▶ **TASK DETAILS**
Write out all of the lines below, exactly and completely.

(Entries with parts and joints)
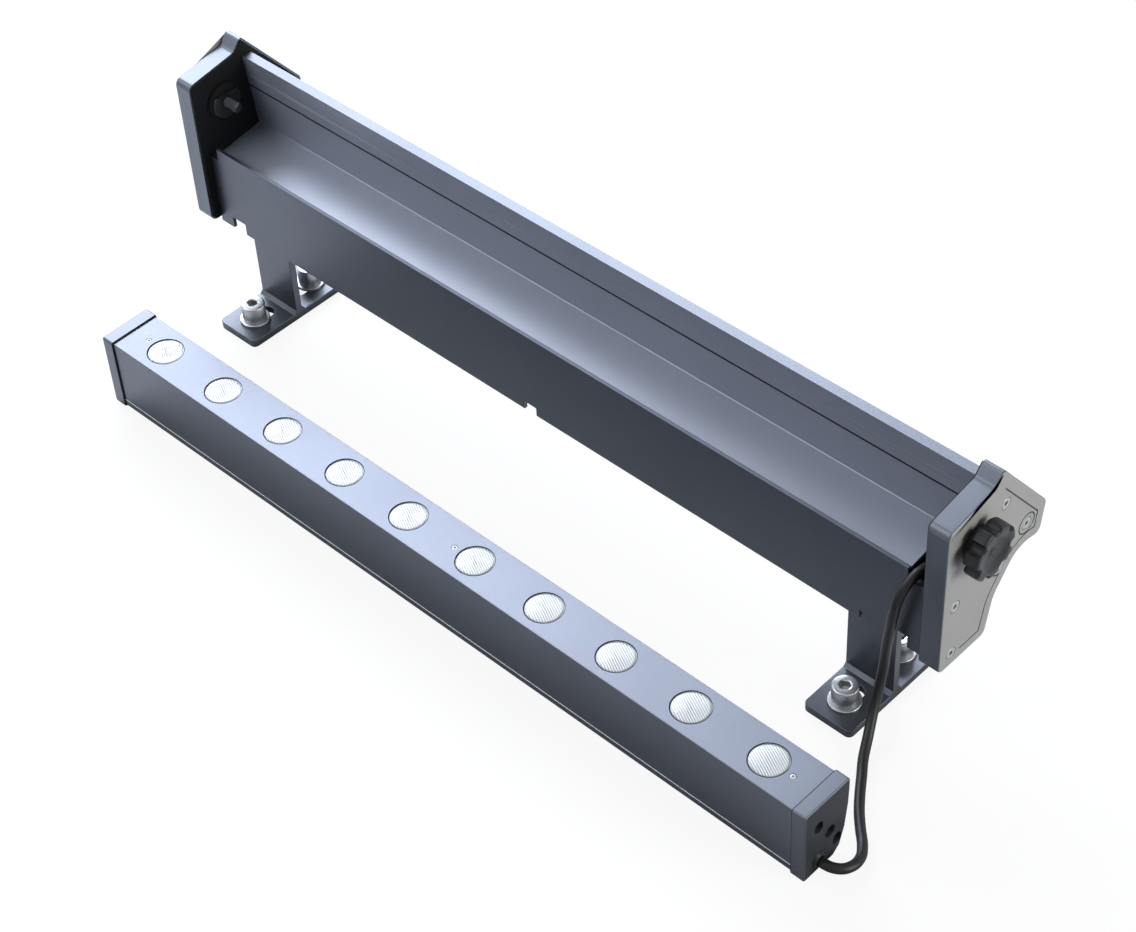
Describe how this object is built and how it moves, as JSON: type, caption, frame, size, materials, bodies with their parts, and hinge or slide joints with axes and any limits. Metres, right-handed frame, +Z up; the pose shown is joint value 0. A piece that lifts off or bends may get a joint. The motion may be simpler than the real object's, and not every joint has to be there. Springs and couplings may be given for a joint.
{
  "type": "outdoor wall washer light",
  "caption": "Outdoor wall washer light: folded housing on two slotted feet with clamps in its end plates, and its lens bar lying in front, tied by a supply cable",
  "frame": {"origin": "on the ground, halfway between the end plates and halfway between the front of the lens bar and the back of the housing", "axes": "X along the light, Y from the lens bar back to the housing, Z up"},
  "size_m": [0.526, 0.1688, 0.1488],
  "materials": {
    "housing_coat": "satin",
    "plate_coat": "satin",
    "bar_coat": "satin",
    "rubber": "matte",
    "bright_steel": "polished",
    "dark_steel": "satin",
    "knob_plastic": "matte",
    "lens_glass": "ribbed",
    "driver_case": "matte",
    "board_white": "matte",
    "black_plastic": "matte",
    "cable_rubber": "matte"
  },
  "bodies": {
    "housing": {"trough": "housing_coat", "rear_shell": "housing_coat", "front_cover": "housing_coat", "end_plate_left": "plate_coat", "end_plate_right": "plate_coat", "foot_left": "plate_coat", "foot_right": "plate_coat", "gasket_left": "rubber", "gasket_right": "rubber", "friction_ring_left": "rubber", "friction_ring_right": "rubber", "plate_screws_left": "bright_steel", "plate_screws_right": "bright_steel", "foot_fixings_left": "bright_steel", "foot_fixings_right": "bright_steel", "anchor_screw_front_left": "bright_steel", "anchor_screw_front_right": "bright_steel", "anchor_screw_rear_left": "bright_steel", "anchor_screw_rear_right": "bright_steel", "anchor_washer_front_left": "bright_steel", "anchor_washer_front_right": "bright_steel", "anchor_washer_rear_left": "bright_steel", "anchor_washer_rear_right": "bright_steel", "clamp_washer_left": "dark_steel", "clamp_washer_right": "dark_steel", "driver": "driver_case", "terminal_block": "black_plastic", "cable_relief": "black_plastic", "power_cord": "cable_rubber"},
    "bolt_left": {"clamp_bolt": "dark_steel"},
    "knob_right": {"knob_grip_right": "knob_plastic", "knob_stud_right": "dark_steel"},
    "light_bar": {"bar_gasket_left": "rubber", "bar_gasket_right": "rubber", "bar_cap_screws_left": "bright_steel", "bar_cap_screws_right": "bright_steel", "bar_top_screws": "bright_steel", "bar_profile": "bar_coat", "bar_base": "bar_coat", "bar_cap_left": "bar_coat", "bar_cap_right": "bar_coat", "lens_01": "lens_glass", "lens_02": "lens_glass", "lens_03": "lens_glass", "lens_04": "lens_glass", "lens_05": "lens_glass", "lens_06": "lens_glass", "lens_07": "lens_glass", "lens_08": "lens_glass", "lens_09": "lens_glass", "lens_10": "lens_glass", "led_board": "board_white", "bar_gland": "black_plastic"}
  },
  "joints": [
    {"name": "bolt_left_turn", "type": "hinge", "parent": "housing", "child": "bolt_left", "pos_m": [-0.256, 0.0307, 0.121], "axis": [-1, 0, 0], "continuous": true},
    {"name": "knob_right_turn", "type": "hinge", "parent": "housing", "child": "knob_right", "pos_m": [0.256, 0.0307, 0.121], "axis": [1, 0, 0], "continuous": true},
    {"name": "bar_pull", "type": "slide", "parent": "housing", "child": "light_bar", "axis": [0, -1, 0], "range_m": [0, 0.04]}
  ]
}
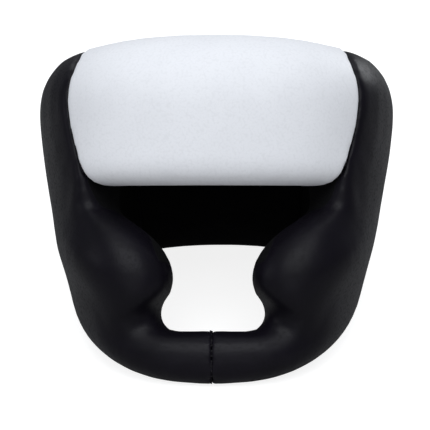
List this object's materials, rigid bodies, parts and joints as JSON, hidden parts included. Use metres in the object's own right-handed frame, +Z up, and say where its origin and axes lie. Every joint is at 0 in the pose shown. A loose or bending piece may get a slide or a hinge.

▶ **EXERCISE OUTPUT**
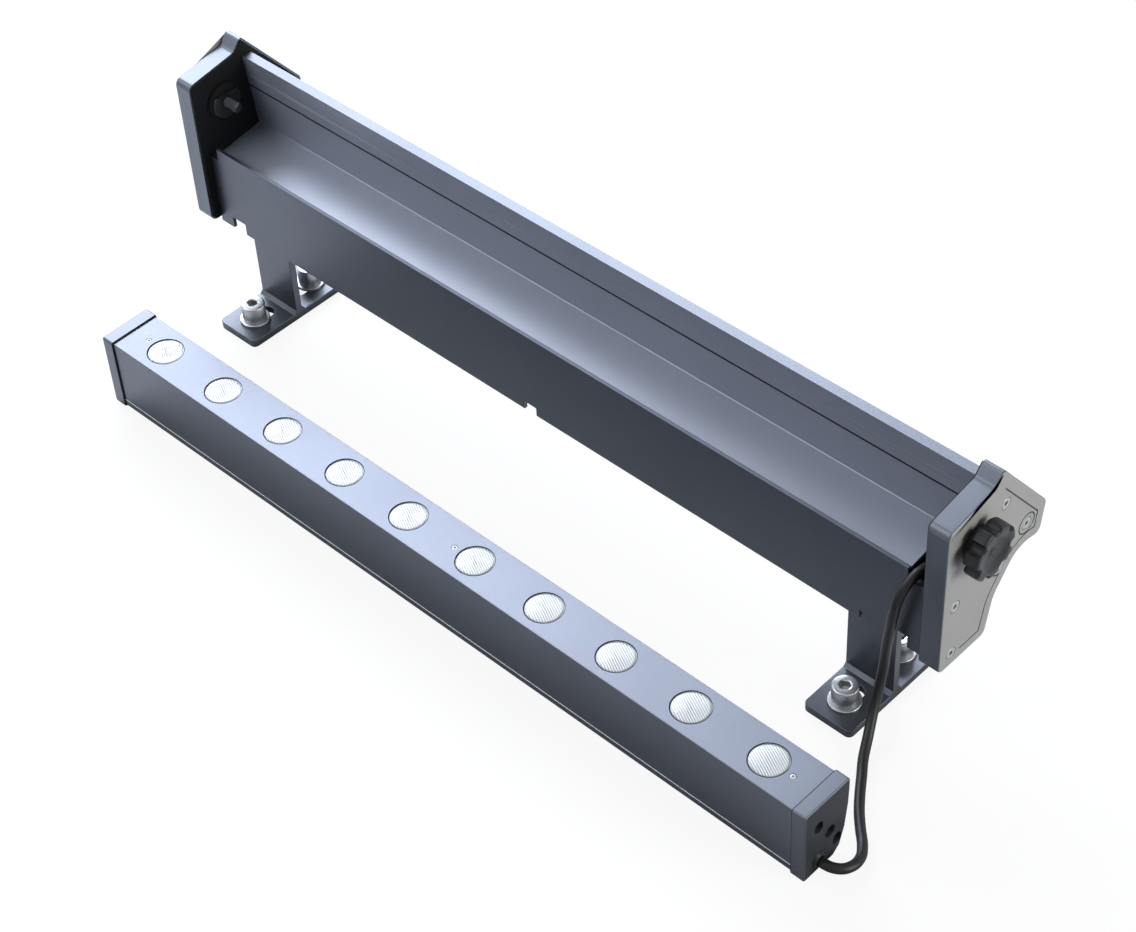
Describe how this object is built and how it moves, as JSON: type, caption, frame, size, materials, bodies with their parts, and hinge or slide joints with axes and any limits. Metres, right-handed frame, +Z up; the pose shown is joint value 0. A piece that lifts off or bends may get a joint. The motion may be simpler than the real object's, and not every joint has to be there. Springs and couplings may be given for a joint.
{
  "type": "outdoor wall washer light",
  "caption": "Outdoor wall washer light: folded housing on two slotted feet with clamps in its end plates, and its lens bar lying in front, tied by a supply cable",
  "frame": {"origin": "on the ground, halfway between the end plates and halfway between the front of the lens bar and the back of the housing", "axes": "X along the light, Y from the lens bar back to the housing, Z up"},
  "size_m": [0.526, 0.1688, 0.1488],
  "materials": {
    "housing_coat": "satin",
    "plate_coat": "satin",
    "bar_coat": "satin",
    "rubber": "matte",
    "bright_steel": "polished",
    "dark_steel": "satin",
    "knob_plastic": "matte",
    "lens_glass": "ribbed",
    "driver_case": "matte",
    "board_white": "matte",
    "black_plastic": "matte",
    "cable_rubber": "matte"
  },
  "bodies": {
    "housing": {"trough": "housing_coat", "rear_shell": "housing_coat", "front_cover": "housing_coat", "end_plate_left": "plate_coat", "end_plate_right": "plate_coat", "foot_left": "plate_coat", "foot_right": "plate_coat", "gasket_left": "rubber", "gasket_right": "rubber", "friction_ring_left": "rubber", "friction_ring_right": "rubber", "plate_screws_left": "bright_steel", "plate_screws_right": "bright_steel", "foot_fixings_left": "bright_steel", "foot_fixings_right": "bright_steel", "anchor_screw_front_left": "bright_steel", "anchor_screw_front_right": "bright_steel", "anchor_screw_rear_left": "bright_steel", "anchor_screw_rear_right": "bright_steel", "anchor_washer_front_left": "bright_steel", "anchor_washer_front_right": "bright_steel", "anchor_washer_rear_left": "bright_steel", "anchor_washer_rear_right": "bright_steel", "clamp_washer_left": "dark_steel", "clamp_washer_right": "dark_steel", "driver": "driver_case", "terminal_block": "black_plastic", "cable_relief": "black_plastic", "power_cord": "cable_rubber"},
    "bolt_left": {"clamp_bolt": "dark_steel"},
    "knob_right": {"knob_grip_right": "knob_plastic", "knob_stud_right": "dark_steel"},
    "light_bar": {"bar_gasket_left": "rubber", "bar_gasket_right": "rubber", "bar_cap_screws_left": "bright_steel", "bar_cap_screws_right": "bright_steel", "bar_top_screws": "bright_steel", "bar_profile": "bar_coat", "bar_base": "bar_coat", "bar_cap_left": "bar_coat", "bar_cap_right": "bar_coat", "lens_01": "lens_glass", "lens_02": "lens_glass", "lens_03": "lens_glass", "lens_04": "lens_glass", "lens_05": "lens_glass", "lens_06": "lens_glass", "lens_07": "lens_glass", "lens_08": "lens_glass", "lens_09": "lens_glass", "lens_10": "lens_glass", "led_board": "board_white", "bar_gland": "black_plastic"}
  },
  "joints": [
    {"name": "bolt_left_turn", "type": "hinge", "parent": "housing", "child": "bolt_left", "pos_m": [-0.256, 0.0307, 0.121], "axis": [-1, 0, 0], "continuous": true},
    {"name": "knob_right_turn", "type": "hinge", "parent": "housing", "child": "knob_right", "pos_m": [0.256, 0.0307, 0.121], "axis": [1, 0, 0], "continuous": true},
    {"name": "bar_pull", "type": "slide", "parent": "housing", "child": "light_bar", "axis": [0, -1, 0], "range_m": [0, 0.04]}
  ]
}
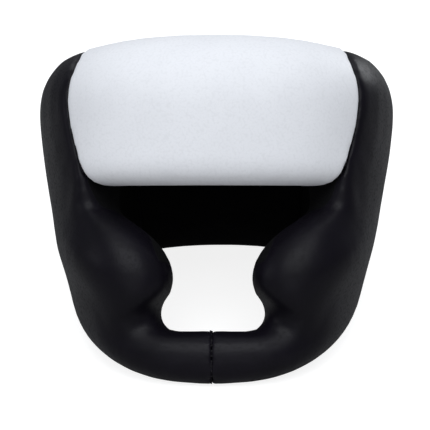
List this object's materials, rigid bodies, parts and joints as JSON, hidden parts included. Use metres in the object's own right-handed frame, +Z up, and say where its origin and axes lie. Every joint is at 0 in the pose shown. A loose or bending piece may get a slide or a hinge.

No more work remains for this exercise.